Ventimila religiosi partirono per il fronte con lo scopo di risvegliare nelle truppe lo spirito cattolico e rinsaldare il valore patriottico della vittoria. La loro missione fu definita una sorta di propaganda dei buoni sentimenti, come il sacrificio, il dovere, l’onestà e l’obbedienza in risposta alla crudeltà della Guerra.

Il soldato si confrontava quotidianamente con la paura di morire e il cappellano era l'unico con cui confidarsi.

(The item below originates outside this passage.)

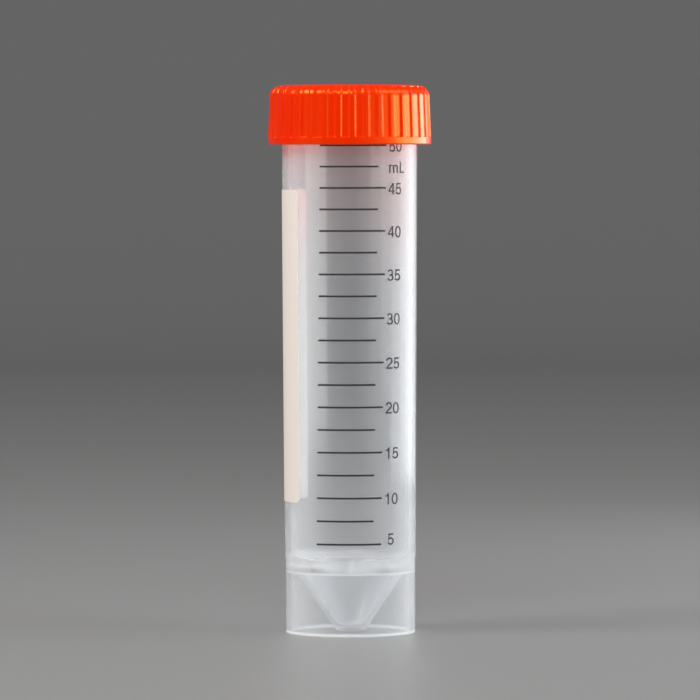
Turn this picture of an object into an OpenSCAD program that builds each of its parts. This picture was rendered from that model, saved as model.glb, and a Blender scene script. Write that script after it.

Era una fonte di coraggio e conforto una sorta di ponte tra l’esercito e la famiglia: aiutava nella corrispondenza, soprattutto i militari non istruti; segnalava i problemi di grave povertà delle famiglie che visitava cercando di indirizzar loro dei sussidi; distribuiva generi di conforto al fronte come sigarette, coperte, articoli religiosi.

I cappellani militari inoltre celebravano solenni messe nei posti più disparati, al freddo e soprattutto sotto la minaccia dei bombardamenti: questi diventavano importanti momenti di ritrovo e comunione tra i soldati impegnati nelle trincee soprattutto durante le festività. Oltre alle normali funzioni religiose, i cappellani spesso dovevano spingersi lungo le trincee e affrontare il fuoco nemico per recuperare i feriti e dar loro l’ultima benedizione. 

Don Giovanni Folci, cappellano di fanteria inviato al fronte dell’Isonzo, nei suoi diari ha raccontato dei tanti giovani morti fra le sue braccia che a lui affidavano gli ultimi desideri e i saluti ai famigliari lontani: “le preghiere son gemiti dei morenti, di corpi straziati […] la musica è fatta di cannoni a centinaia, di mitragliatrici diaboliche; l’accolta è il fior fiore dell’umanità che si odia e ferocemente si ammazza […] celebro la Santa Messa […] prego e piango!”.

Altri cappellani, terminata la Grande Guerra, si distinsero per il loro impegno politico e civile, come padre Agostino Gemelli, fondatore dell’Università Cattolica, e padre Giovanni Forgione, noto come Padre Pio.